Jim Brown also briefly talked about his relationship with both Ali and Martin Luther King, Jr. Everytime I see Brown on a talk show, I always think, "Man, this guy wearing that little African-themed beanie has some pretty good ideas." Still, I can't take him seriously. Kind of like Marlon Brando. I think it's because he's so full of himself. The following is an interview that I think will happen someday.

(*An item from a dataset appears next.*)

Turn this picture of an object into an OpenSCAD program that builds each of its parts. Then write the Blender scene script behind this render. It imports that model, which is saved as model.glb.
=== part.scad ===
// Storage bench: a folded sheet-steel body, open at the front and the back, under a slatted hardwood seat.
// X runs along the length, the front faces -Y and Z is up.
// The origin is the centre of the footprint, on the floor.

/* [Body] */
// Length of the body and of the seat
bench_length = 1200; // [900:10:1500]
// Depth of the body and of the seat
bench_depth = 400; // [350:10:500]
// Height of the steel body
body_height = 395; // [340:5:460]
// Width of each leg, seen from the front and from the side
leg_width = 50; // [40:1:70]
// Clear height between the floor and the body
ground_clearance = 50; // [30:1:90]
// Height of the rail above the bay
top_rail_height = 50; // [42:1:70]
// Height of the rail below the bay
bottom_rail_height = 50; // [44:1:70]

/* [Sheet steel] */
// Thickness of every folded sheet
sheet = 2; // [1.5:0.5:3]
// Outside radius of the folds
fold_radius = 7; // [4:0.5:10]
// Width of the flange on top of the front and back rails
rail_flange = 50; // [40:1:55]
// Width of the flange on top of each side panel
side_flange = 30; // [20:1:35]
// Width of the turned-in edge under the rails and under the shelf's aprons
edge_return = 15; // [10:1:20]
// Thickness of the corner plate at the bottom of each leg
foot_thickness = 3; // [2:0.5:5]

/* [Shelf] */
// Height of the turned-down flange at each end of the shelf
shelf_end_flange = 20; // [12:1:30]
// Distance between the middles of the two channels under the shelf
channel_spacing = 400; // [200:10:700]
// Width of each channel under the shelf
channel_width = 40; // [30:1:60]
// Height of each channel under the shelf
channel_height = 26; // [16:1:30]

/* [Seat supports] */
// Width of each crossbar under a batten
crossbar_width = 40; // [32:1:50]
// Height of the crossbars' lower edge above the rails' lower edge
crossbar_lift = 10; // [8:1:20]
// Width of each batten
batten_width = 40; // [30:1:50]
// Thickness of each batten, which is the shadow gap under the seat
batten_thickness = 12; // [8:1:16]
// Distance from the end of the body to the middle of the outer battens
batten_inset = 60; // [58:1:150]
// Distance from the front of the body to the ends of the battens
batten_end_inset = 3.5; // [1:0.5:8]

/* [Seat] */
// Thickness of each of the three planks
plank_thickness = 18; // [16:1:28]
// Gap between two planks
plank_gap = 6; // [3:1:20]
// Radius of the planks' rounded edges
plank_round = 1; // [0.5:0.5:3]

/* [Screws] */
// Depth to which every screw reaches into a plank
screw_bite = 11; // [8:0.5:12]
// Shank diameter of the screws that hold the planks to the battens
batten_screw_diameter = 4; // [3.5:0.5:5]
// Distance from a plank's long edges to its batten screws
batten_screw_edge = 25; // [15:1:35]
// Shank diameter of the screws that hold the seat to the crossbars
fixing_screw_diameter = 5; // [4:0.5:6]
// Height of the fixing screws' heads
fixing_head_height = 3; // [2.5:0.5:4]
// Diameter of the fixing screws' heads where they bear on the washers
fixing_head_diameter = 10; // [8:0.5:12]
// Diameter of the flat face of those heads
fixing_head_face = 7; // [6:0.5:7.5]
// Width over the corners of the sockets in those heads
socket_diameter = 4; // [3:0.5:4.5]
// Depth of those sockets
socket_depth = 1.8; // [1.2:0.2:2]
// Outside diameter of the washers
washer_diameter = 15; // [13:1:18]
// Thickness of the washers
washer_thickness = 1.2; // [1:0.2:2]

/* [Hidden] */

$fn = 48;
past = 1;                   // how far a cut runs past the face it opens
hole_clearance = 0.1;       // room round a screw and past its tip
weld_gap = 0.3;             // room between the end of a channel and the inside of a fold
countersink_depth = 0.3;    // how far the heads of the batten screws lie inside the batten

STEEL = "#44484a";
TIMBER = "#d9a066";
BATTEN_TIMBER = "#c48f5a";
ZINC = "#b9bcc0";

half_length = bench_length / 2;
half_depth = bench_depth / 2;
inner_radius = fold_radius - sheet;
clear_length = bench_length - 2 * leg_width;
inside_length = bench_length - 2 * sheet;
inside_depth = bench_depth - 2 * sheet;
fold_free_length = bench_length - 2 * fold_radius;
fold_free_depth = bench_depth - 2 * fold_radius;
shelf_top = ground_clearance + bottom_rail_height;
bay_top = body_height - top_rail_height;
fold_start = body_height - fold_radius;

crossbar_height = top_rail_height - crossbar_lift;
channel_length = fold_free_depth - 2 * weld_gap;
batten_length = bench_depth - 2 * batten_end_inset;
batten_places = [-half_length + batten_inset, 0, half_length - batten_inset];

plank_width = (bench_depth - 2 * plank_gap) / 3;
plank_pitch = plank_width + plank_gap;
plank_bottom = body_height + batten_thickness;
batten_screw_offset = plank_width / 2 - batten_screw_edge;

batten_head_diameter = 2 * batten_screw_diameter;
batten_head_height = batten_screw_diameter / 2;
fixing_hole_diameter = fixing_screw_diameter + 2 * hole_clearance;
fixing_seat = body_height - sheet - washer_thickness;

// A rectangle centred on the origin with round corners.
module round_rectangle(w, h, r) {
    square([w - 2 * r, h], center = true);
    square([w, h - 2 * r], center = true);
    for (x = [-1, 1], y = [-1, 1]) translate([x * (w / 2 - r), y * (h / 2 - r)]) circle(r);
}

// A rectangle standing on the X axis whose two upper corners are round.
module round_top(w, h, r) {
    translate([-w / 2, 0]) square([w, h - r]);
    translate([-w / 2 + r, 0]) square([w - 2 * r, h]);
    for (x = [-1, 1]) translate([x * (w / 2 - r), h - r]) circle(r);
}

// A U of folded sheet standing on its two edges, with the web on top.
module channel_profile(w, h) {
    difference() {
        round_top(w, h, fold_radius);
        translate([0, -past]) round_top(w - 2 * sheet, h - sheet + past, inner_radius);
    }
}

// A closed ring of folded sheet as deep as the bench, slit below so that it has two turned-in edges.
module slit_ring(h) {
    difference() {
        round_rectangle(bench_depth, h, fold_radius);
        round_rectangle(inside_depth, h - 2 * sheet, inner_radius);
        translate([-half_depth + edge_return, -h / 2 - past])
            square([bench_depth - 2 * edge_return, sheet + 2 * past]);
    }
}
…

Interviewer: Who do you think had a bigger impact on the American civil rights movement, Martin Luther King, Jr. or Malcom X?
Jim Brown: Jim Brown
I: Who is the greatest actor of all time?
JB: Jim Brown
I: Who is the greatest athlete of all time?
JB: Jim Brown
I: Who has been the most influential person of the last 1,000 years.
JB: Jim Brown, damnit.
One last thing: In this controversial new book, the author apparently adopts the notion that the Nation of Islam was behind the murder of Malcom X. At the beginning of the show, Stephen A. listed this as one of the more controversial claims made by the author, but the panelists pretty much ignored this part of the book during their discussion. When Jim Brown was finally brought into the conversation via satellite, one of the first things he says, pretty much out of nowhere, is something like, "If you think the Nation of Islam had Malcom X killed, then you need to do some more research." And he had this look on his face as if to say, "I know who killed Malcom X, but nobody else is ever going to know who done it." It's not that this was a funny moment or anything, I just thought it was really weird and kind of creepy.
So, what I'm trying to say is this: There are only a few people in this world that I want to like me. One of them is Jim Brown. In fact, I often think of how great it would be if Jim Brown was from my hometown. Because if he was and if I was a little boy, he would put me on his shoulders at the high school football game and walk me around. It would be packed and hard to move, and he would shove people out of the way and say things like, "Get the hell out of my way. The king is coming through. The king and his little prince."